Got sticker shock when your wedding planner delicately delivered her estimate? You ain’t seen nothing yet.
A Japanese hotel last week unveiled an exclusive, unsettlingly comprehensive package designed to give newlyweds everything their hearts and wallets could desire. Price tag: a cool $1 million.
“We feel that it’s our responsibility to turn our guests’ dreams into reality,” said Mutsuko Akesaka, public relations director for the Ritz-Carlton, Osaka, which devised the package as a way to draw attention to Japan’s one-time capital and third-largest city.
Even in spendy Japan, where the Ritz-Carlton estimates a 65-person wedding can cost nearly $30,000, this is a bit extravagant. But that isn’t to say you don’t get a deal. Just a few of the amenities:
- A complete reception and dinner for 300 people, including a 10-layer cake and a performance by traditional maiko dancers. (A maiko is an apprentice geisha.)
- The best suite in the hotel for the happy couple, plus two nights of accommodations for all your guests in rooms with Italian marble and twice-daily maid service. (The Ritz-Carlton’s 292 rooms easily top $300 a night, so that could be well over $120,000 in hotel rooms, especially if you have a lot of single friends.)
- The groom’s choice of tuxedo, and a wedding dress of the bride’s choice, plus some choice time with one of the hotel’s “wedding stylists,” former fashion models who help brides improve their poise. The bride also gets a jyunihitoe -– a 12-layered traditional wedding robe worn by Japanese royalty.
- Bulgari jewelry for the engagement and wedding rings, and gifts for all the guests.
- Not one but two honeymoons: a week each in Milan and Bali, with a chartered jet and accommodations at Ritz-Carlton properties. (Equivalent first-class airfare alone could top $32,000.)
Needless to say, there might be a penny or two of profit in there, but “it’s a good deal," Akesaka said, " ... if you start adding up."

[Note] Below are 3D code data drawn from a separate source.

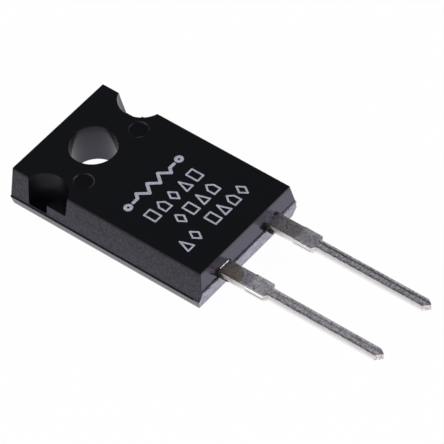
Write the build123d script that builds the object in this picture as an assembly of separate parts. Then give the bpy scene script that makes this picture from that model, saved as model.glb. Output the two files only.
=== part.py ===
"""Power film resistor in a moulded flange package with two flat leads.

Millimetres. The origin is the centre of the mounting hole in the mounting face,
+Z points away from the heat sink and +X runs along the leads.

A nickel-plated copper plate lies in the mounting face. A ceramic chip with a printed
resistance film is bonded to it, the two leads are soldered to the chip, and the whole
stack is moulded in black resin around the mounting hole.
"""
from build123d import *
import math
import os

# Outside of the moulding
body_length = 16.26  # widest, at the mould's parting edges
body_width = 10.41  # widest, at the long sides' parting edge
body_thickness = 3.18
hole_to_end = 3.12  # hole axis to the widest part of the plain end
side_parting_height = 0.82  # the mould halves meet lower on the sides than at the leads
parting_step = 0.08  # the lower half stands out by this much as a thin ledge
lead_parting_step = 0.09  # and by this much at the lead end
side_draft = 10.0  # degrees, long sides above the parting edge
lead_end_draft = 7.0
plain_end_draft = 1.5
side_undercut = 16.0  # the lower half slopes back under the parting edge, on the sides
lead_undercut = 13.0  # and at the lead end
corner_radius = 0.06
rim_radius = 0.03

# Mounting hole
hole_diameter = 3.40
hole_flare = 0.03  # radial, at the top face
hole_flare_depth = 0.06
hole_sleeve = 0.35  # resin between the hole and the plate

# Half-round notches in the long sides, level with the hole
notch_diameter = 3.54  # at the top face
notch_axis_offset = 5.27  # from the hole's axis
notch_draft = 6.0
notch_floor_height = 0.95
notch_to_plate = 0.35

# Ejector-pin marks in the top face
ejector_diameter = 1.40
ejector_depth = 0.05
ejector_bevel = 0.05  # radial, round the edge of the mark
ejector_axial = 1.55
ejector_lateral = 2.87

# Copper plate in the mounting face
plate_thickness = 0.80
plate_side_cover = 0.65  # resin outside the plate's widest outline
plate_plain_cover = 0.35
plate_lead_cover = 0.95
plate_corner = 0.60
plate_lock_width = 0.20  # the exposed face is smaller, so the resin holds the plate
plate_lock_height = 0.45

# Ceramic chip and its layers
bond_thickness = 0.07
chip_length = 8.40
chip_width = 7.60
chip_thickness = 0.635
chip_centre = 7.50  # from the hole's axis
print_thickness = 0.055
print_margin = 0.40
film_width = 3.10
film_margin = 0.30
terminal_width = 1.95
trim_width = 0.15  # laser cut that trims the film
trim_reach = 1.90
trim_run = 2.60
trim_start = 2.10
glaze_thickness = 0.05
glaze_margin = 0.20
solder_thickness = 0.09
solder_spread = 0.12

# Leads
lead_pitch = 5.08
lead_length = 12.70  # beyond the moulding
lead_thickness = 0.50
lead_width = 0.76
root_width = 1.24
root_length = 2.10  # beyond the moulding, up to the stub of the cut dam bar
stub_width = 1.40
stub_length = 1.42
stub_slope = 0.19
stub_roll = 0.07  # the dam bar's shear rolls the stub's upper edges
foot_width = 1.60
foot_length = 2.60
foot_outside_chip = 0.75
anchor_diameter = 0.60
edge_roll = 0.03
tip_length = 0.40
tip_flat = 0.08
tip_offset = 0.10
tip_shoulder = 0.30  # radius on the tip's far side
tip_bevel_length = 0.24  # the cut-off tool bends the end of the top face down
tip_bevel_drop = 0.06

# Levels and places that follow from the sizes above
chip_base = plate_thickness + bond_thickness
chip_top = chip_base + chip_thickness
print_top = chip_top + print_thickness
lead_base = print_top + solder_thickness
lead_top = lead_base + lead_thickness
plain_end = -hole_to_end
lead_end = body_length - hole_to_end
chip_end = chip_centre + chip_length / 2
lead_tip = lead_end + lead_length
foot_end = chip_end + foot_outside_chip
foot_start = foot_end - foot_length
terminal_offset = (film_width + terminal_width) / 2


def slope(degrees):
    """Sideways shift per unit of height of a face drafted by that angle."""
    return math.tan(math.radians(degrees))


def slab(x_min, x_max, y_min, y_max, z_min, z_max):
    """Block between two opposite corners."""
    size = (x_max - x_min, y_max - y_min, z_max - z_min)
    centre = ((x_min + x_max) / 2, (y_min + y_max) / 2, (z_min + z_max) / 2)
    return Pos(*centre) * Box(*size)


def outline(height, x_min, x_max, half_width):
    """Rounded rectangle at a height: the moulding's plan there."""
    plan = RectangleRounded(x_max - x_min, 2 * half_width, corner_radius)
    return Pos((x_min + x_max) / 2, 0, height) * plan


def mould_envelope():
    """The moulding's outside before notches and hole, in three tiers with their own drafts.

    The skirt slopes in towards the mounting face. Over it a thin ledge marks where the
    mould halves meet on the sides. At the lead end they meet at the leads instead.
    """
    edge = body_width / 2
    foot = edge - parting_step
    levels = (0, side_parting_height, lead_base, body_thickness)
    base, parting, lead_plane, top = levels

    def plain_end_at(height):
        return plain_end + slope(plain_end_draft) * abs(height - parting)

    def undercut_at(height):
        return lead_end - slope(lead_undercut) * (lead_plane - height)

    def side_at(height):
        return foot - slope(side_draft) * (height - parting)

    skirt = loft([
        outline(base, plain_end_at(base), undercut_at(base), edge - slope(side_undercut) * parting),
        outline(parting, plain_end_at(parting), undercut_at(parting), edge),
    ], ruled=True)
    waist = loft([
        outline(parting, plain_end_at(parting), undercut_at(parting), foot),
        outline(lead_plane, plain_end_at(lead_plane), lead_end, side_at(lead_plane)),
    ], ruled=True)
    crown_end = lead_end - lead_parting_step
    rim_end = crown_end - slope(lead_end_draft) * (top - lead_plane)
    crown = loft([
        outline(lead_plane, plain_end_at(lead_plane), crown_end, side_at(lead_plane)),
        outline(top, plain_end_at(top), rim_end, side_at(top)),
    ], ruled=True)
    body = skirt + waist + crown
    rim = body.edges().group_by(Axis.Z)[-1]
    return fillet(rim, rim_radius)


def hole_cutter():
    """Mounting hole, flared where it meets the top face."""
    radius = hole_diameter / 2
    shank = Cylinder(radius, body_thickness, align=(Align.CENTER, Align.CENTER, Align.MIN))
    flare = Cone(radius, radius + hole_flare, hole_flare_depth, align=(Align.CENTER, Align.CENTER, Align.MAX))
    return shank + Pos(0, 0, body_thickness) * flare


def notch_cutter(side):
    """Tapered half-round notch; towards the leads it stops at the lead plane, leaving a step."""
    depth = body_thickness - notch_floor_height
    top_radius = notch_diameter / 2
    floor_radius = top_radius - slope(notch_draft) * depth
    cone = Cone(floor_radius, top_radius, depth, align=(Align.CENTER, Align.CENTER, Align.MIN))
    cone = Pos(0, side * notch_axis_offset, notch_floor_height) * cone
    reach = body_width
    step = slab(0, notch_diameter, -reach, reach, 0, lead_base)
    return cone - step


def ejector_marks():
    """Two shallow round marks with bevelled edges, left by the ejector pins."""
    rim = ejector_diameter / 2
    mark = Cone(rim - ejector_bevel, rim, ejector_depth, align=(Align.CENTER, Align.CENTER, Align.MAX))
    places = [(ejector_axial, side * ejector_lateral, body_thickness) for side in (-1, 1)]
    return [Pos(*place) * mark for place in places]


def plate_outline(inset):
    """Plate outline drawn in by an inset, with the sleeve hole and side notches grown by it."""
    x_min = plain_end + plate_plain_cover + inset
    x_max = lead_end - plate_lead_cover - inset
    half_width = body_width / 2 - plate_side_cover - inset
    outline = Pos((x_min + x_max) / 2, 0) * RectangleRounded(x_max - x_min, 2 * half_width, plate_corner)
    outline -= Circle(hole_diameter / 2 + hole_sleeve + inset)
    for side in (-1, 1):
        outline -= Pos(0, side * notch_axis_offset) * Circle(notch_diameter / 2 + notch_to_plate + inset)
    return outline


def heat_spreader():
    """Copper plate whose exposed face is smaller than its body, so that the resin grips it."""
    exposed = extrude(plate_outline(plate_lock_width), plate_lock_height)
    body = extrude(Pos(0, 0, plate_lock_height) * plate_outline(0), plate_thickness - plate_lock_height)
    return exposed + body


def chip_layer(length, width, z_min, z_max, y_centre=0):
    """Flat rectangular layer centred on the chip."""
    half_length, half_width = length / 2, width / 2
    return slab(
        chip_centre - half_length, chip_centre + half_length,
        y_centre - half_width, y_centre + half_width,
        z_min, z_max,
    )


def substrate_bond():
    """Thin bond between the plate and the chip."""
    return chip_layer(chip_length, chip_width, plate_thickness, chip_base)


def ceramic_substrate():
    """Alumina chip."""
    return chip_layer(chip_length, chip_width, chip_base, chip_top)


def termination(side):
    """Conductor printed along one side of the film, under the lead's foot."""
    length = chip_length - 2 * print_margin
    return chip_layer(length, terminal_width, chip_top, print_top, side * terminal_offset)


def resistance_film():
    """Film between the two conductors, with the L-shaped laser cut that trims it."""
    length = chip_length - 2 * (print_margin + film_margin)
    film = chip_layer(length, film_width, chip_top, print_top)
    start = chip_centre - length / 2 + trim_start
    edge = -film_width / 2
    turn = edge + trim_reach
    film -= slab(start, start + trim_width, edge, turn, chip_top, print_top)
    film -= slab(start, start + trim_run, turn - trim_width, turn, chip_top, print_top)
    return film


def film_overglaze(film):
    """Glass over the film; it fills the laser cut and runs onto the ceramic at both ends."""
    length = chip_length - 2 * (print_margin + film_margin - glaze_margin)
    return chip_layer(length, film_width, chip_top, print_top + glaze_thickness) - film


def lead_outline():
    """Stamped plan of a lead along +X, centred on its own axis, before its tip is cut."""
    root_end = lead_end + root_length
    stub_end = root_end + stub_length
    lower = [
        (foot_start, -foot_width / 2),
        (foot_end, -foot_width / 2),
        (foot_end, -root_width / 2),
        (root_end, -root_width / 2),
        (root_end, -stub_width / 2),
        (stub_end, -stub_width / 2),
        (stub_end + stub_slope, -lead_width / 2),
        (lead_tip, -lead_width / 2),
    ]
    upper = [(x, -y) for x, y in reversed(lower)]
    outline = make_face(Polyline(lower + upper, close=True))
    return outline - Pos(foot_end - anchor_diameter, 0) * Circle(anchor_diameter / 2)


def tip_outline():
    """Plan of a lead's last stretch: a lopsided point with one rounded shoulder."""
    half_width, half_flat = lead_width / 2, tip_flat / 2
    start, shoulder = lead_tip - 2 * tip_length, lead_tip - tip_length
    outline = make_face(Polyline([
        (start, -half_width),
        (shoulder, -half_width),
        (lead_tip, tip_offset - half_flat),
        (lead_tip, tip_offset + half_flat),
        (shoulder, half_width),
        (start, half_width),
    ], close=True))
    corner = outline.vertices().sort_by_distance((shoulder, half_width, 0))[0]
    return fillet(corner, tip_shoulder)


def lead_side_view():
    """Side view of a lead, flat but for the end of its top face, which the cut-off tool bends down."""
    points = [
        (foot_start, lead_base),
        (lead_tip, lead_base),
        (lead_tip, lead_top - tip_bevel_drop),
        (lead_tip - tip_bevel_length, lead_top),
        (foot_start, lead_top),
    ]
    return make_face(Polyline(points, close=True))


def long_top_edges(blank, x_min, x_max):
    """A lead's upper edges that run along it between two stations."""
    mid_height = (lead_base + lead_top) / 2
    return [
        edge for edge in blank.edges()
        if x_min < edge.center().X < x_max
        and edge.center().Z > mid_height
        and abs(edge.tangent_at(0.5).X) > 0.99
    ]


def lead(side):
    """Flat tinned lead from its soldered foot to its coined tip."""
    blank = extrude(Pos(0, 0, lead_base) * lead_outline(), lead_thickness)
    blank &= extrude(Plane.XZ * lead_side_view(), stub_width + foot_width, both=True)
    stub_start = lead_end + root_length
    stub_end = stub_start + stub_length
    blank = fillet(long_top_edges(blank, stub_end + stub_slope, lead_tip), edge_roll)
    blank = fillet(long_top_edges(blank, stub_start, stub_end), stub_roll)
    tip_start = lead_tip - 2 * tip_length
    cut_off = slab(tip_start, lead_tip, -lead_width, lead_width, lead_base, lead_top)
    cut_off -= extrude(Pos(0, 0, lead_base) * tip_outline(), lead_thickness)
    return Pos(0, side * lead_pitch / 2, 0) * (blank - cut_off)


def solder_joint(side):
    """Solder under a lead's foot, spreading towards the conductor."""
    y_centre = side * lead_pitch / 2
    x_max = chip_end - print_margin
    centre, length = (foot_start + x_max) / 2, x_max - foot_start
    top = Pos(centre, y_centre, lead_base) * Rectangle(length, foot_width)
    spread_centre, spread_length = centre - solder_spread / 2, length + solder_spread
    base = Pos(spread_centre, y_centre, print_top) * Rectangle(spread_length, foot_width + 2 * solder_spread)
    return loft([base, top])


def moulded_body(inner):
    """Black resin around the stack, cast against every inner piece."""
    body = mould_envelope() - hole_cutter()
    for side in (-1, 1):
        body -= notch_cutter(side)
    for mark in ejector_marks():
        body -= mark
    for piece in inner:
        body -= piece
    return body


def build_parts():
    """Every piece of the resistor by its node name."""
    film = resistance_film()
    parts = {
        "heat_spreader": heat_spreader(),
        "substrate_bond": substrate_bond(),
        "ceramic_substrate": ceramic_substrate(),
        "resistance_film": film,
        "film_overglaze": film_overglaze(film),
    }
    for name, side in (("left", -1), ("right", 1)):
        parts[f"termination_{name}"] = termination(side)
        parts[f"solder_joint_{name}"] = solder_joint(side)
        parts[f"lead_{name}"] = lead(side)
    parts["moulded_body"] = moulded_body(parts.values())
    return parts


os.makedirs("parts", exist_ok=True)
for node, solid in build_parts().items():
    export_step(solid, f"parts/{node}.step")
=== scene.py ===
"""Looks of a power film resistor in a moulded flange package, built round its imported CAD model."""
import math

import bmesh
import bpy
from mathutils import Matrix, Vector, noise


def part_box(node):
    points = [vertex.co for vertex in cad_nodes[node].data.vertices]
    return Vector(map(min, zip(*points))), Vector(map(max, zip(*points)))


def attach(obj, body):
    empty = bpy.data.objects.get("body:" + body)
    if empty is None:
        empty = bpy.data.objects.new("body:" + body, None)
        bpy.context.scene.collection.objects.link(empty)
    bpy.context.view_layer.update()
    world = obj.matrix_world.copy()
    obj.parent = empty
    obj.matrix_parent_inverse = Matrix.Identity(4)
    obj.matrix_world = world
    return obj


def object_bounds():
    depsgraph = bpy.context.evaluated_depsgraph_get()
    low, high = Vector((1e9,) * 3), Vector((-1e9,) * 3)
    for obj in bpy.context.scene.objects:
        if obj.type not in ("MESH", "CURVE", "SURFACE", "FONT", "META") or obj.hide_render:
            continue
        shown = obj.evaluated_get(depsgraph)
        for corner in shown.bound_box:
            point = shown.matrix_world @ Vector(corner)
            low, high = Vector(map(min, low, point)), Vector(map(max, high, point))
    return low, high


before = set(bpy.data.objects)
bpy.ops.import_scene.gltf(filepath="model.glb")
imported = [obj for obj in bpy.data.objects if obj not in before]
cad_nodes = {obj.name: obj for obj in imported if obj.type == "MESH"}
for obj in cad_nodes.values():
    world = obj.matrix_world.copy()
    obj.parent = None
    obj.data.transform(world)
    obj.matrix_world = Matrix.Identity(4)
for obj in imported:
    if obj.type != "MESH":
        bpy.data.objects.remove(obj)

bpy.context.view_layer.update()
cad_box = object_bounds()
mm = 0.001
micron = 0.001 * mm


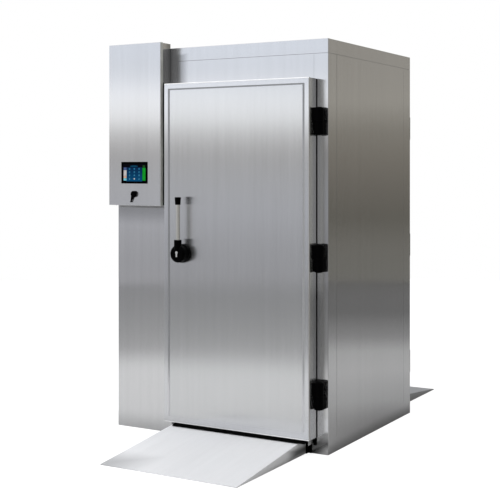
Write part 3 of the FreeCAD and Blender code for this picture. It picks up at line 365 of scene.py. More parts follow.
# %% The group for shaded corners
def shaded_corner_group():
    """1 inside an upright box, fading to 0 outside it by a share of Fade along each axis."""
    group, given, made = new_group(
        "shaded_corner",
        [("Low", "NodeSocketVector", (0, 0, 0)), ("High", "NodeSocketVector", (1, 1, 1)),
         ("Fade", "NodeSocketVector", (1, 1, 1))], [("Mask", "NodeSocketFloat")])
    place = place_in(group)
    below = compute(group, "SUBTRACT", given["Low"], place, kind=VECTOR_MATH)
    above = compute(group, "SUBTRACT", place, given["High"], kind=VECTOR_MATH)
    outside = compute(group, "MAXIMUM", below, above, kind=VECTOR_MATH)
    axes = axes_of(group, compute(group, "DIVIDE", outside, given["Fade"], kind=VECTOR_MATH))
    widest = compute(group, "MAXIMUM", axes["X"], axes["Y"])
    widest = compute(group, "MAXIMUM", widest, axes["Z"])
    mask = remap(group, widest, 0.0, 1.0, 1.0, 0.0, interpolation_type="SMOOTHSTEP")
    group.links.new(mask, made["Mask"])
    return group


BRUSH_STROKES = brush_strokes_group()
HANDLING_MARKS = handling_marks_group()
MOULDED_GRAIN = moulded_grain_group()
SHADED_CORNER = shaded_corner_group()
print(len(bpy.data.node_groups), "node groups")


# %% [markdown]
# ## Brushed steel
# The real panels are stainless sheet brushed upright. The strokes spread every reflection
# sideways, so the shader is anisotropic, with the tangent that Blender gives by default,
# round the upright axis. Strokes also shade the colour by a few percent, and cleaning leaves
# patches where the sheet is slightly duller.

# %% Brushed steel
UPRIGHT = (1.0, 1.0, 0.012)
ALONG_X = (0.012, 1.0, 1.0)
ALONG_Y = (1.0, 0.012, 1.0)


def brushed_steel(name, colour, roughness, strokes=0.025, stretch=UPRIGHT, spread=0.95,
                  mirror=1.0, places=()):
    """Steel with its strokes along one way. A mirror below 1 lets it scatter like blasted sheet.

    Each place is (low corner, high corner, fade, depth, colour): there the colour is mixed
    towards a painted shade or a painted light.
    """
    material, tree, surface = blank_material(name)
    brush = add_node(tree, "ShaderNodeGroup", node_tree=BRUSH_STROKES)
    brush.inputs["Stretch"].default_value = stretch
    marks = add_node(tree, "ShaderNodeGroup", node_tree=HANDLING_MARKS)
    dark = tuple(c * (1 - strokes * 2) for c in colour)
    light = tuple(min(c * (1 + strokes * 2), 1) for c in colour)
    tint = ramp(tree, brush.outputs["Value"], (0.25, dark), (0.75, light))
    for low, high, fade, depth, shade in places:
        corner = add_node(tree, "ShaderNodeGroup", node_tree=SHADED_CORNER)
        for socket, value in (("Low", low), ("High", high), ("Fade", fade)):
            corner.inputs[socket].default_value = value
        amount = compute(tree, "MULTIPLY", corner.outputs["Mask"], depth)
        tint = blend(tree, amount, tint, (*shade, 1))
    worn = remap(tree, brush.outputs["Value"], 0.3, 0.7, roughness * 0.88, roughness * 1.12)
    dull = compute(tree, "MULTIPLY_ADD", marks.outputs["Mask"], 0.012, worn)
    bump = add_node(tree, "ShaderNodeBump", {"Height": brush.outputs["Height"],
                                             "Strength": 0.06, "Distance": 0.0004})
    steel = add_node(tree, "ShaderNodeBsdfPrincipled", {
        "Base Color": tint, "Metallic": mirror, "Roughness": dull,
        "Anisotropic": spread, "Normal": bump.outputs[0]})
    tree.links.new(steel.outputs[0], surface)
    return material


# %% [markdown]
# ## Plastics and rubber
# They are dark enough that only their sheen shows, so what matters is the roughness and the
# fine texture of the mould. Each takes the same moulded grain with its own scale.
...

Hotel event staff have gained popularity with couples as wedding planners' salaries -- and ambitions -- keep growing. Even at $1 million, buying the whole wedding as as a package might save you from all those hidden costs that add up at the last moment. After all, hiring one bartender at the Ritz-Carlton’s San Francisco property costs $225. A single ice sculpture can set you back $500 or more.
"No bride's budget is ever big enough," said Liz Zack, senior online editor at wedding site TheKnot.com. "Any wedding can cost a million dollars if you do it right."
Zack quickly contemplated a handful of decadent ways to blow seven figures at the altar. If a couple were inclined to use (and could find) Dom Perignon 1973 Oenothèque, at over $400 per bottle, a celebratory toast for a few hundred friends could quickly eat some cash: "In 30 seconds you can go through $22,500."
The Ritz-Carlton, which scored the top rating in Japan this year for Zagat’s international hotel survey, hasn’t hosted something quite this extravagant during its seven years of operation. But other Japanese hotels have arranged similarly opulent affairs for celebrities.
High-profile festivities on other shores have been similarly costly. Paul McCartney’s wedding to Heather Mills cost an reported $1 million. Estimates soared even higher when Michael Douglas and Catherine Zeta-Jones got hitched at New York's fabled Plaza hotel in 2000, where banquet charges are thought start at about $425 per guest. Zeta-Jones also draped herself in a Christian Lacroix gown, which added an estimated $250,000 to the tally.
"Those are the only people who I can think would even come close to spending that much," said Mike Taylor of Fairmont Hotels, which operates the Plaza.
Sometimes, there's less to these price tags than meets the eye. Much ado was made over "Bachelorette" Trista Rehn's wedding and its claimed $4 million cost -- with observers noting much of the expense was likely comped for product placements.
There are no takers yet on the Osaka deal. But even if you’re ready to send in a deposit, you may still want to check availability. The Ritz-Carlton insists on a six-month lead time (sorry, J. Lo!) to prepare all the details, and it will only host one of these little fêtes per year.
Which isn't to say you can’t set your sights even higher. After all, Indian steel magnate Laskshmi Mittal recently paid for a 1,500-guest, six-day affair in some of France’s most hallowed venues, including Versailles and the Tuileries gardens. His bill? $60 million.